Best friends Alex (Pablo Mezz) and Diego (Carlos Hendrick Huber) spend an afternoon together as the world is on the verge of the apocalypse. Alex is gay and has been seeing a man he likes but he can’t bring himself to have sex with due to trust and intimacy issues. Determined to get over the issue, Alex asks his straight friend Diego to have sex with him believing that they have enough trust with one another to be able to go through with the deed. Of course Diego doesn’t respond well to begin with but as the film progresses he starts to seriously consider coming through for his friend. Will he agree to Alex’s request?
Velociraptor is the latest film from writer/director Chucho E. Quintero, who has taken an almost documentary-like approach to the filming of the movie. It feels as if the events are unfolding in real-time as Alex and Diego back and forth over Alex’s proposition. The film explores the depths of friendship between two men with different sexual preferences and is a ponderous piece about decisions you’d make if the world were going to end tomorrow.
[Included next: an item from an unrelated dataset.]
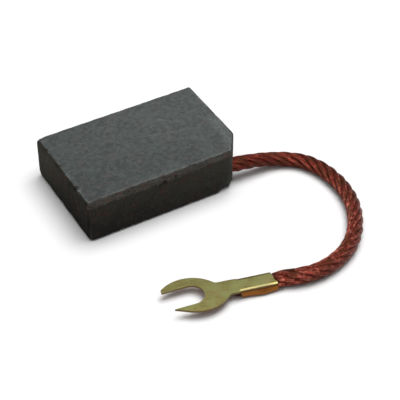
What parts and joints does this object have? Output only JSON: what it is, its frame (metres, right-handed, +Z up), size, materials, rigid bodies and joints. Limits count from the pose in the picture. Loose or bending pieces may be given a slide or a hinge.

The premise of Velociraptor is interesting but you do have to wonder if having sex is really the one thing you’d want to achieve if the world was facing an imminent apocalypse. For Alex though that is the case and it’s understandable why he’s sexually attracted to Diego. You have to ask if Alex hasn’t had sex with his other partners because of his feelings for Diego or if he genuinely does has trust and intimacy issues. The answers aren’t very forthcoming in the movie instead leaving you to make up your own mind.
Similarly Diego’s motivation for potentially indulging his friend’s request isn’t all that clear. Why would a man who identifies as straight even entertain crossing the line with a friend who is of the same sex and clearly harbouring non-platonic feelings? Could it be that Diego himself has issues around his sexuality that need addressing or is he just that good of a friend?
Pablo Mezz and Carlos Hendrick Huber do the best they can with underwritten characters. Both are very two-dimensional giving the actors very little to work with. They at least manage to create a convincing buddy chemistry that does help the film chug along.
For us Velociraptor is just that bit too ponderous and it wanders around for a while without really ever getting anywhere. The pay off isn’t as satisfying as you hope and the whole film feels more like a tease than a fully-fleshed out story. Velociraptor is certainly an interesting idea but it sadly isn’t the film we hoped it would be based on its premise.